Certaines et certains conducteurs choisissent des endroits moins fréquentés comme des places de parking interdites. Ou au contraire des lieux plus tentants pour d’autres usagers comme les arceaux pour vélo…Mais les cyclistes voudraient s’en réserver l’accès pour protéger leur bien. Les trottinettes publiques sont publiques…


Les autorités qui réglementent pourtant de plus en plus fréquemment l’usage de nos libertés semblent ne pas vouloir brider un tel potentiel d’innovations: il s’agit de mobilité multi-modale et c’est l’avenir…( courrier du cabinet de l’échevine namuroise de la mobilité) 


Une telle créativité hors du commun mériterait d’être analysée par une équipe de spécialistes des neuro-sciences: la majorité de ces conducteurs pourraient peut-être devenir des héros nationaux nous sauvant des périls si variés qui menacent actuellement notre espèce. 
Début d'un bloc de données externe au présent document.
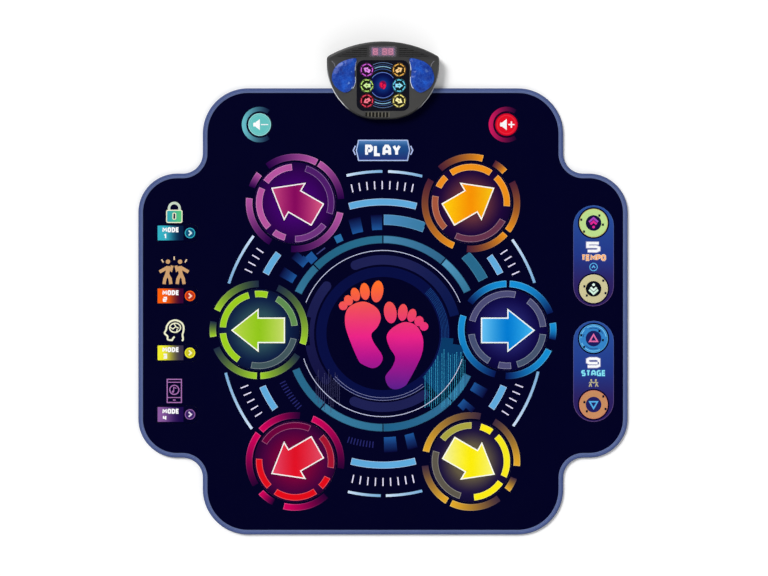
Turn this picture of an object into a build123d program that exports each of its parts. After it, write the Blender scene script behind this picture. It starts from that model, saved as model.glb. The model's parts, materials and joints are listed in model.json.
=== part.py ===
from build123d import *
from math import atan, degrees
import os

# Electronic dance mat with a control console clamped to its rear edge.
# Millimetres. The origin is on the floor under the middle of the footprint,
# +X is to the player's right, +Y runs from the player to the console, +Z is up.

# ---------------------------------------------------------------- mat outline
MAT_W, MAT_D, MAT_Y = 930.0, 848.0, -44.0
LOBE_W, LOBE_R = 685.0, 86.0
SIDE_D, SIDE_R, SIDE_Y = 540.0, 74.0, -52.0
NECK_R = 38.0

# ---------------------------------------------------------------- mat layers
LIP = 0.4
BINDING_WALL, BINDING_WIDTH = 1.0, 8.3
BASE_T, CUSHION_T, FILM_T, SPACER_T, COVER_T = 0.8, 2.5, 0.25, 1.5, 0.6
Z_BASE = LIP
Z_CUSHION = Z_BASE + BASE_T
Z_LOWER_FILM = Z_CUSHION + CUSHION_T
Z_SPACER = Z_LOWER_FILM + FILM_T
Z_UPPER_FILM = Z_SPACER + SPACER_T
Z_COVER = Z_UPPER_FILM + FILM_T
Z_MAT = Z_COVER + COVER_T

# ---------------------------------------------------------------- pads
PAD_GAP = 0.3
SPACER_GAP = 0.5
CONTACT_T = 0.1
CARBON_T = 0.2
CARBON_INSET = 3.0
LOWER_CONTACT_INSET = 6.0
ARROW_R = 77.5
ARROW_PADS = {
    "up_left": (-167, 162),
    "up_right": (167, 162),
    "left": (-236, -79),
    "right": (236, -79),
    "down_left": (-167, -329),
    "down_right": (167, -329),
}
VOLUME_R = 23.5
VOLUME_PADS = {"volume_down": (-234.5, 311), "volume_up": (234.5, 311)}
TEMPO_R = 27.5
TEMPO_PADS = {"speed_up": (400, 124), "speed_down": (400, -1)}
TEMPO_PADS |= {"level_up": (400, -95.5), "level_down": (400, -221)}
MODE_W, MODE_D, MODE_R = 82.0, 34.0, 12.0
MODE_PADS = {"mode_1": (-392.7, 105), "mode_2": (-392.7, -14.5)}
MODE_PADS |= {"mode_3": (-392.7, -122.7), "mode_4": (-392.7, -239.7)}
START_AT = (0, 262)
START_TIP, START_SHOULDER, START_HALF_D = 52.0, 47.5, 20.5

# ---------------------------------------------------------------- console shell
CONSOLE_HALF_W = 106.5
CONSOLE_REAR, CONSOLE_REAR_CORNER = 468.0, 438.5
CONSOLE_SIDE, CONSOLE_FRONT = 385.0, 320.2
CONSOLE_FRONT_HALF_W = 52.0
CORNER_R, SIDE_BEND_R, FRONT_BEND_R = 8.0, 105.0, 85.0
TRIM_T, WALL = 1.5, 2.2
Z_FLOOR, Z_SPLIT = 2.0, 18.0
FLOOR_T = 2.0
TRIM_LOW, TRIM_HIGH = 15.5, 20.5
BINDING_CLEAR_FRONT, BINDING_CLEAR_REAR = 366.0, 382.0
Z_BINDING_CLEAR = 6.9
ROOF_FRONT, ROOF_FOLD, ROOF_END = (300.0, 25.6), (434.0, 35.0), (480.0, 47.2)
ROOF_FOLD_R = 30.0
RIM_R = 3.5
HIGH = 60.0

# ---------------------------------------------------------------- console face
PANEL_AT, PANEL_W, PANEL_D, PANEL_R = (0, 383.5), 100.0, 96.0, 14.0
WINDOW_T, WINDOW_LEDGE, WINDOW_GAP = 1.2, 3.0, 0.15
ICON_X, ICON_ROWS = 30.5, (354.8, 383.5, 413.0)
ICON_HOLE_R, CENTRE_HOLE_R = 11.0, 14.0
DISPLAY_AT, DISPLAY_W, DISPLAY_D, DISPLAY_R = (0, 447.5), 51.0, 21.0, 4.0
LENS_AT, LENS_HALF_W, LENS_HALF_D, LENS_TIP_R = (74.5, 402), 23.0, 30.5, 3.0
LENS_POINTS = ((51, 432), (83.5, 423.5), (96, 398), (86.5, 379))
LENS_POINTS += ((74, 371.5), (59, 379), (53.5, 396), (56.5, 412))
LENS_RISE, LENS_FLANGE, LENS_FLANGE_T = 2.4, 1.2, 1.0
LOUVRE_ROWS = (439.0, 442.6, 446.2, 449.8, 453.4)
LOUVRE_SLOT, LOUVRE_INNER, LOUVRE_MARGIN = 1.4, 29.0, 9.0
GRIP_GROOVES, GRIP_FIRST_X, GRIP_PITCH = 7, -31.5, 6.6
GRIP_W, GRIP_DEPTH, GRIP_REAR = 5.2, 0.8, 333.0

# ---------------------------------------------------------------- console inside
Z_BOARD, BOARD_T = 22.0, 1.6
Z_BOARD_TOP = Z_BOARD + BOARD_T
LED_SIZE, LED_H = 5.0, 1.6
BAY_AT, BAY_HALF_L, BAY_D, BAY_TOP = (0, 425), 29.0, 45.0, 18.5
CELL_R, CELL_L, CELL_NUB_R, CELL_NUB_L = 7.1, 49.0, 2.75, 1.5
CELL_PITCH, CELL_Z = 15.0, 11.2
TERMINAL_T = 0.5
DOOR_HALF_W, LEDGE_HALF_W, DOOR_GAP = 42.0, 44.5, 0.3
DOOR_SCREWS, DOOR_THREAD_R, DOOR_POST_TOP, DOOR_HEAD_H = ((-36.5, 425), (36.5, 425)), 1.1, 12.0, 1.2
SPEAKER_AT, SPEAKER_R = (43, 446.5), 11.0
TAIL_W, TAIL_Y, TAIL_FOOT, TAIL_T = 30.0, 350.0, 25.0, 0.25
CONNECTOR_W, CONNECTOR_D, CONNECTOR_H = 36.0, 6.0, 4.0
CLAMP_W, CLAMP_D, CLAMP_Y = 140.0, 22.0, 353.0
SCREW_R, SCREW_HEAD_R, SCREW_HEAD_H, POST_R = 1.5, 3.0, 2.0, 4.0
CLAMP_POST_TOP, BOARD_SCREW_LOW, HOUSING_THREAD = 15.0, 14.0, 6.0
CLAMP_SCREWS = ((-62, 352), (-30, 352), (30, 352), (62, 352))
HOUSING_SCREWS = ((-86, 434), (86, 434), (-58, 363), (58, 363))
BOARD_SCREWS = ((-44, 345), (44, 345), (-44, 418), (44, 418))
BOARD_SCREW_R, BOARD_POST_R = 1.0, 3.2
FEET, FOOT_R = ((-80, 440), (80, 440), (-85, 395), (85, 395)), 6.0
SWITCH_Y, SWITCH_Z, SWITCH_TRAVEL = 463.9, 12.0, 4.0
KNOB_W, KNOB_H = 4.0, 3.0
WIRE_R, WIRE_BEND_R = 0.6, 1.2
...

En attendant que cette étude se fasse et que notre avenir s’éclaire grâce à eux, j’aimerais demander aux conducteurs  et conductrices de trottinettes publiques d’exercer leur incroyable imagination logistique dans un domaine moins banal que celui de la circulation quotidienne des piétons et des cyclistes. Ne gaspillez pas vos dons!